2. Achaemenid coins are the gold daric and silver siglos, and fractional and multiple denominations. Both are stamped on the front with an image of the king holding a bow, and on the back with a non-figural oblong mark.
3. Coin types and materials for coins minted or circulated in Iraq during the Seleucid, Parthian, and Sasanian periods include gold staters and dinars, bronze or silver drachms, tetradrachms, and hemidrachms, and smaller bronze and lead coins. These coins usually have male and female busts (of kings and queens) on the front. Seated archers, seated gods such as Zeus, winged Victory, and other Greco-Roman mythological subjects, are usually on the reverse of the Seleucid and Parthian coins, which are inscribed in Greek or Parthian. Sasanian period coins typically feature a fire altar on the back, either with or without figures, and are inscribed in Middle Persian.
4. Early Islamic coins are of gold, silver, and copper. Most are stamped on both sides with inscriptions in Arabic, though a few types have an image on one side and an inscription on the other.

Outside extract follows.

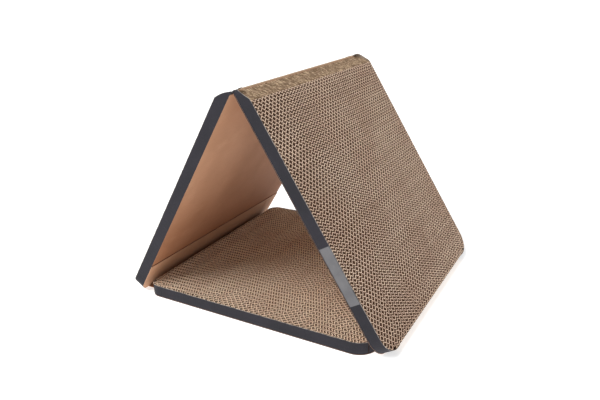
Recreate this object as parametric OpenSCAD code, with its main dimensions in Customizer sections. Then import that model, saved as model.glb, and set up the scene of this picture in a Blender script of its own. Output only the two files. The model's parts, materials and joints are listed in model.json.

Comment: Another all-encompassing list that includes many coins that circulated far outside of Iraq. These restrictions were made under separate statutory authority justified by looting in Iraq after the First Gulf War. The effective date of this regulation is ambiguous. The regulations themselves give April 30, 2008, as the effective date. However, the enabling statute states “the term ‘archaeological or ethnological material of Iraq'’ means cultural property of Iraq and other items of archaeological, historical, cultural, rare scientific, or religious importance illegally removed from the Iraq National Museum, the National Library of Iraq, and other locations in Iraq, since the adoption of United Nations Security Council Resolution 661 of 1990.” Emergency Protection for Iraqi Cultural Antiquities Act of 2004 (title III of Pub. L. 108-429), Sec. 3002 (b). Even more confusingly, the statute also indicates that the authority lapsed as of September 30, 2009. Id. However, the State Department takes the position that it still has authority to regulate Iraqi cultural artifacts.